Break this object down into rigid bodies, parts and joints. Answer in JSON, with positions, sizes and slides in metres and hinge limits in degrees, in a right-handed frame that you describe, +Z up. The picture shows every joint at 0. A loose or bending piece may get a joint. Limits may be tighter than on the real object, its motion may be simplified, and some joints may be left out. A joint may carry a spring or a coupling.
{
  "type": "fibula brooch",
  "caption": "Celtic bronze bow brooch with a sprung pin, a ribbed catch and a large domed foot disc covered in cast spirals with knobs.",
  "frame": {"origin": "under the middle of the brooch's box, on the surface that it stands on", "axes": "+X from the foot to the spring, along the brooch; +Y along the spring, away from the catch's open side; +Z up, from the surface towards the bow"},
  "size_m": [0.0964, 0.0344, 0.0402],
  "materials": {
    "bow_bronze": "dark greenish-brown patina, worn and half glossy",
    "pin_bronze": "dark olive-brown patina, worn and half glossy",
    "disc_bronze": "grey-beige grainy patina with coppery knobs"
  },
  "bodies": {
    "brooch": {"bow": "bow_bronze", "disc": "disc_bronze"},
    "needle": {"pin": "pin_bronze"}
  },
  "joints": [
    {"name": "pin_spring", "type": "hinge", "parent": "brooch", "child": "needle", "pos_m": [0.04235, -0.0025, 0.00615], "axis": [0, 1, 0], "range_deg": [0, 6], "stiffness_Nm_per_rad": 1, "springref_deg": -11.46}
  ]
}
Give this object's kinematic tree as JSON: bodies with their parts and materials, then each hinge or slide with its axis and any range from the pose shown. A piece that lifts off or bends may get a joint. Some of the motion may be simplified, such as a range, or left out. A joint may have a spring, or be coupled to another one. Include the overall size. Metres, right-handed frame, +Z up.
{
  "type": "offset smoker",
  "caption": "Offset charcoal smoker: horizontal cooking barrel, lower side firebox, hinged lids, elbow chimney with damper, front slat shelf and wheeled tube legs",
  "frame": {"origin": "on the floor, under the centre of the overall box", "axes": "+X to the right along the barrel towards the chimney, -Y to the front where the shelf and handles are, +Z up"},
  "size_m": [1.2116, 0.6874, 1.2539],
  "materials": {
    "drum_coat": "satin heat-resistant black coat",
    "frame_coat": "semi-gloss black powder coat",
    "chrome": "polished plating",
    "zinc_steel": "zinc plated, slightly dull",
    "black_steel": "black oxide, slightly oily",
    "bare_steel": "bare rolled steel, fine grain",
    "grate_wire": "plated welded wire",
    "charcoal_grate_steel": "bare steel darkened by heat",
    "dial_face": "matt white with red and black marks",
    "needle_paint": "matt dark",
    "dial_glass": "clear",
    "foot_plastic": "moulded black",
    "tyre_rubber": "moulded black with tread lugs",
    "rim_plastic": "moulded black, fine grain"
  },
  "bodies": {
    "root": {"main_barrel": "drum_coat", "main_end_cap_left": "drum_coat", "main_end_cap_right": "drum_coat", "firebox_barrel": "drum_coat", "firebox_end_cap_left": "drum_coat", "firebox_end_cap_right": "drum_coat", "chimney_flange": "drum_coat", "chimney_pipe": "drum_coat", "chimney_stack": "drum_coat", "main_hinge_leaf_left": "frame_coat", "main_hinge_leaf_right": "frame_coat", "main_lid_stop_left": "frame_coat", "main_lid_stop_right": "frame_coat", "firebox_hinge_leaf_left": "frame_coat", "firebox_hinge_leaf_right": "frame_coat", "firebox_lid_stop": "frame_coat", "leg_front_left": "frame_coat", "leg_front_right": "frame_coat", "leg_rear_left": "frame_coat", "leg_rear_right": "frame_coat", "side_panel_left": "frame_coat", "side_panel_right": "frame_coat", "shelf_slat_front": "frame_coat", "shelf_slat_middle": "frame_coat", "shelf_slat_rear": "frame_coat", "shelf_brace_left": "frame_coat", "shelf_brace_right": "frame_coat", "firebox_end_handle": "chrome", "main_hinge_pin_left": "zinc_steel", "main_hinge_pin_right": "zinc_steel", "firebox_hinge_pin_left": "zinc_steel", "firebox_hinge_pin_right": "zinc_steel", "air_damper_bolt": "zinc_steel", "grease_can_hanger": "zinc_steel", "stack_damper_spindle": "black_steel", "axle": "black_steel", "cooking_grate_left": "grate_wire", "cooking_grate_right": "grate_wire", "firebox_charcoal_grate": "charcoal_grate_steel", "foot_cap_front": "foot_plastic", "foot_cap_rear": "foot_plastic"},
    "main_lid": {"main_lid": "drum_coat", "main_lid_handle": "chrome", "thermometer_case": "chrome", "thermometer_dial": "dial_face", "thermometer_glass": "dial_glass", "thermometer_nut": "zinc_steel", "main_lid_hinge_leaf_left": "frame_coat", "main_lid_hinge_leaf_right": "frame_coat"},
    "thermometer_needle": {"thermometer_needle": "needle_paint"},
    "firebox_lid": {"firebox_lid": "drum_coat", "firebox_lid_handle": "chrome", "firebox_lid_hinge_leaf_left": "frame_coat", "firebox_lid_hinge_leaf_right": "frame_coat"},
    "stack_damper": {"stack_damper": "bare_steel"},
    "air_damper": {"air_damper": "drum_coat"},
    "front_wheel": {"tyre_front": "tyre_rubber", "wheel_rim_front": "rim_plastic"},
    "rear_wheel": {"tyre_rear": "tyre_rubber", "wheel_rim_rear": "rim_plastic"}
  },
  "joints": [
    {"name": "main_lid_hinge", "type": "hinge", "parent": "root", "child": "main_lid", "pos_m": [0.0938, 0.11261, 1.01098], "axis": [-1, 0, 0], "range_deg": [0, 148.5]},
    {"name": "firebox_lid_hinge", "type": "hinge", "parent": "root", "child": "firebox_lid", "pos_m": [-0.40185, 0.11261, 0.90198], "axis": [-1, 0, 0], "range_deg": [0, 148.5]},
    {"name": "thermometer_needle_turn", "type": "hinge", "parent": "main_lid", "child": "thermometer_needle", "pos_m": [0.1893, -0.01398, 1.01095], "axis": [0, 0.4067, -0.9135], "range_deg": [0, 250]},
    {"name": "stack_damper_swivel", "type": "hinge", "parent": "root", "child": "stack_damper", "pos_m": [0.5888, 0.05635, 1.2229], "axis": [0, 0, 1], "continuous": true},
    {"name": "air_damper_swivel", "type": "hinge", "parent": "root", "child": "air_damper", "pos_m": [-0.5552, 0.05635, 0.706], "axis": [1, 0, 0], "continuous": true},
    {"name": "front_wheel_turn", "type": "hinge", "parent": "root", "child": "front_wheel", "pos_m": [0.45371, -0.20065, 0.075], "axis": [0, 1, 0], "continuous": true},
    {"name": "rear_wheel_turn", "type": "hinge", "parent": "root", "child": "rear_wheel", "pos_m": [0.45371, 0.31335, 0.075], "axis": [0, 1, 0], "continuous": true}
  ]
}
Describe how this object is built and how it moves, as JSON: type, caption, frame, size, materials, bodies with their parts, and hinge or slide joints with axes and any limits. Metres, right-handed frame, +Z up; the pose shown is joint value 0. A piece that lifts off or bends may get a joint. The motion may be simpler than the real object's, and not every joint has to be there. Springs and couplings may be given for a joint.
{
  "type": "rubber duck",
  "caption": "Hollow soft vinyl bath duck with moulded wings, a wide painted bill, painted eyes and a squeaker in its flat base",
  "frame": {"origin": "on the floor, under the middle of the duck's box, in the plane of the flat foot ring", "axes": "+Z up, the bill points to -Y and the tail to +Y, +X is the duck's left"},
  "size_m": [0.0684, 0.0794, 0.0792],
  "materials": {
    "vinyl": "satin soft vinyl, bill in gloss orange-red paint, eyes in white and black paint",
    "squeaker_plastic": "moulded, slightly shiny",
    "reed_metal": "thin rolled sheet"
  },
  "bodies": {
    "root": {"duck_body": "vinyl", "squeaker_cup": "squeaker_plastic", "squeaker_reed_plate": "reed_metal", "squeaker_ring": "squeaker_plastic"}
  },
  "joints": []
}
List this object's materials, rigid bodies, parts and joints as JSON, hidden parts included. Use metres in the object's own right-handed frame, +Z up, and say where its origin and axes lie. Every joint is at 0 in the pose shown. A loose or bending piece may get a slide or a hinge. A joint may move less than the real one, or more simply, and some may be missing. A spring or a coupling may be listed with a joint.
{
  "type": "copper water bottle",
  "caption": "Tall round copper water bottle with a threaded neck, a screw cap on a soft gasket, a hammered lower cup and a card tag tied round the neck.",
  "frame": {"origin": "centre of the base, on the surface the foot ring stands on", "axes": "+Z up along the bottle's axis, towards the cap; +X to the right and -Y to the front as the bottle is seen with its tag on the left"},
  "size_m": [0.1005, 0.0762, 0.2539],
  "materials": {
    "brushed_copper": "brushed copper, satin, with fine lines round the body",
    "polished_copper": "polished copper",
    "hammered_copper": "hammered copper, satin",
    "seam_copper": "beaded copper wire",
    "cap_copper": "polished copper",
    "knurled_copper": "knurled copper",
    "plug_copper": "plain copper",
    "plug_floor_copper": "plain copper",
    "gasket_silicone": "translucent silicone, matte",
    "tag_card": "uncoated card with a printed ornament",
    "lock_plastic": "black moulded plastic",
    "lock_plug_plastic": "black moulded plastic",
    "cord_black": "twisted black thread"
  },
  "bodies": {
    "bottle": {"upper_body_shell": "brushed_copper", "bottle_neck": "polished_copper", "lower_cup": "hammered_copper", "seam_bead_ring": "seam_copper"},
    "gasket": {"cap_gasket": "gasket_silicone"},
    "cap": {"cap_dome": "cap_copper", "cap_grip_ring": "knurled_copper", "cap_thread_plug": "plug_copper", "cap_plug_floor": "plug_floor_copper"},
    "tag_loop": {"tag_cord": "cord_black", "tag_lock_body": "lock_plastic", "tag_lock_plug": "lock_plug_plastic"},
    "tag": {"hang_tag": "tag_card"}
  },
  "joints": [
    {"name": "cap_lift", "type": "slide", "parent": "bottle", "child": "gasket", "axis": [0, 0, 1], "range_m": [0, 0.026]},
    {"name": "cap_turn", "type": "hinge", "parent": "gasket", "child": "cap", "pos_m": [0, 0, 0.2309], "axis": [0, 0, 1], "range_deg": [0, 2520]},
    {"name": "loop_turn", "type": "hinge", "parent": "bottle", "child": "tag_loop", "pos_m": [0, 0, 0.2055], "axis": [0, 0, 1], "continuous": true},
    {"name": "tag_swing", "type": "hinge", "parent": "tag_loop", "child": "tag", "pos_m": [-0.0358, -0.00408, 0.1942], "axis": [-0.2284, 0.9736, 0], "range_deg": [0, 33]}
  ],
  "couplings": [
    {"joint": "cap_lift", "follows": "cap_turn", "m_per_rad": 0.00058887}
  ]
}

--*--

Task statement:
Across the entries, how many lines hold the word "caption"? Say only the number.

The completed task:
5